Investing in quality equipment is paramount. Cutting corners can lead to irreparable damage and wasted time and materials.

BGA rework is a delicate procedure involving removing and replacing a Ball Grid Array component. It’s a bit like replacing a complex integrated circuit within a very sensitive system. The process is typically divided into stages:

1. Preheating: The PCB is preheated using the hot air station’s lower temperature settings to avoid thermal shock. This is like slowly warming a delicate object before handling it, to prevent cracking.
2. BGA Removal: Hot air is applied to the BGA’s solder balls to melt them, allowing careful removal of the component. This requires precise temperature control and steady hand movements. You have to have a delicate touch here!
3. Cleaning: The PCB pads are cleaned of old solder residue using solder wick or specialized cleaning agents. Imagine scrubbing the surface to make it perfectly smooth and ready for the new component.
4. Inspection: A thorough inspection of the PCB pads is done to ensure no damage occurred during the removal process. This is like a quality check before you move on to the next step.
5. Application of new solder paste: A precise amount of fresh solder paste is applied to the PCB pads.
6. BGA Placement: The new BGA is carefully placed on the solder paste using alignment tools.
7. Reflow Soldering: The PCB with the new BGA is carefully placed within the reflow oven or with hot air to melt the solder paste, creating the connections. Precise temperature control is crucial here, with thermal profiling helping you create a perfect reflow profile.
8. Post-Reflow Inspection: A thorough inspection of the solder joints and the new BGA is done to verify a successful solder connection.
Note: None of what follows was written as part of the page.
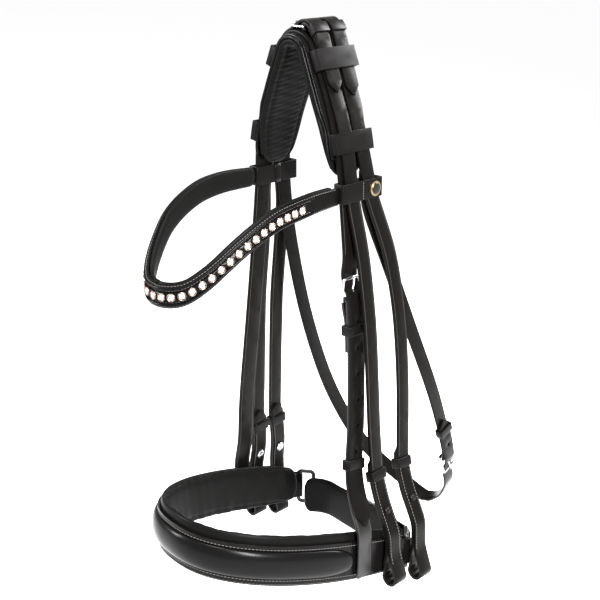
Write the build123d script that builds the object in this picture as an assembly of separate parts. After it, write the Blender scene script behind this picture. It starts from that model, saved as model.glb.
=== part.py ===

Each stage demands precision, skill, and careful adherence to safety protocols.

Removing a BGA without damaging the PCB requires a gentle approach and careful technique. It’s like carefully removing a stubborn sticker without tearing the underlying surface. Here’s how:

1. Preheating: Slowly heat the PCB to soften the solder. This prevents shock to the components.
2. Controlled Heat Application: Use a hot air station to gently melt the solder balls under the BGA. Avoid focusing the hot air directly on a single point to prevent localized overheating. Apply the heat evenly.
3. Gentle Lifting: Once the solder is melted, use tweezers to carefully lift the BGA. A gentle rocking motion can help. Avoid using excessive force.
4. Flux (optional): If needed, apply fresh flux to the solder balls to ensure smoother removal.
5. Cleaning: Carefully remove any remaining solder residue.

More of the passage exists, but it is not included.